Themes from David’s Life

July 30th, 2007

At Hope Chapel, we’ve been doing a sermon series since January on the life of David, using Eugene Peterson’s Leap Over A Wall: Earthy Spirituality for Everyday Christians. One of the first sermons was “Themes From David’s Life”, preached by David Taylor. He preached again today, and started off with a reminder of the themes. So, I decided to share them, using my notes from February:

  1. In the middle of all the parts of our lives, we must keep praying and praising.
  2. God uses all the stuff of your life to form you in His image.
  3. Fear makes you stupid. So does sin.
  4. The matter of the heart matters most.
  5. The Lord is sovereign over all your life, at all times, in all things.

1.) In the middle of all the parts of our lives, we must keep praying and praising.

Life often stinks. David knew this well, particularly in the time of his life before he became king. He knew the betrayal of his king, Saul, the father of his dearest friend. He was hunted into the wilderness. He knew hunger, pain, and deprivation. “But David strengthened himself in the Lord his God.” (1 Sam. 30:6) And in the day that God delivered him from his enemies, he sang Psalm 18, which begins, “I love you, O Lord, my strength. The Lord is my rock and my fortress and my deliverer, my God, my rock, in whom I take refuge, my shield, and the horn of my salvation, my stronghold. I call upon the Lord, who is worthy to be praised, and I am saved from my enemies.”

I am weak, Father. Be my strength and my compassion.

2.) God uses all the stuff of your life to form you in His image.

David, “A man after God’s own heart,” doesn’t show us some ideal of a perfect life. His was a gritty human life, a sinful life. He messed up big–among other things, committing adultery and murder–but he did not withdraw from God.

Real life is messy. And God uses all the hardship, all the pain and suffering, all the trials and tribulations to mold us and shape us into Christ’s image. We are created in His image, but fallen; and God refines away the fear and the sin and the selfishness and every part of our hearts that holds us back from being truly human, in His original image, as He made us to be.

“And we know that for those who love God all things work together for good, for those who are called according to his purpose. For those whom he foreknew he also predestined to be conformed to the image of his Son”. (Romans 8:28-29a)
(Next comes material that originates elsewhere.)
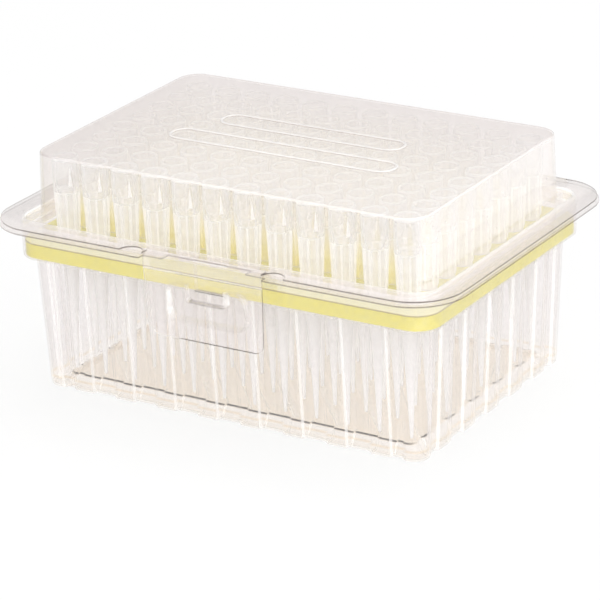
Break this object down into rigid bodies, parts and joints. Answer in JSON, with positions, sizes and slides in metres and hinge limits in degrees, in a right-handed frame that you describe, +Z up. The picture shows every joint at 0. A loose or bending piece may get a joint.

3.) Fear makes you stupid. So does sin.

David and Bathseeba. Their sin happened in a series of steps: David remained idle at home when his armies went to war. On the rooftop, he stopped to stare. He invited her to him. And the fear of discovery led him to murder not only her husband Uriah, but the other soldiers with him–the fathers and brothers and sons who would never return to their families. David hardened his heart to his deed, saying to the messenger who told him of Uriah’s death, “Do not let this matter trouble you, for the sword devours now one and now another.” (2 Sam 11:25)

When we fall into fear and sin, our minds become foggy, our hearts darkened, and our spirits warped. We run, we hide, we flee, instead of turning away from our destructive path & returning to God to be set on the road to recovery. We run from repentance, or wallow in self-obsession with our own guilt.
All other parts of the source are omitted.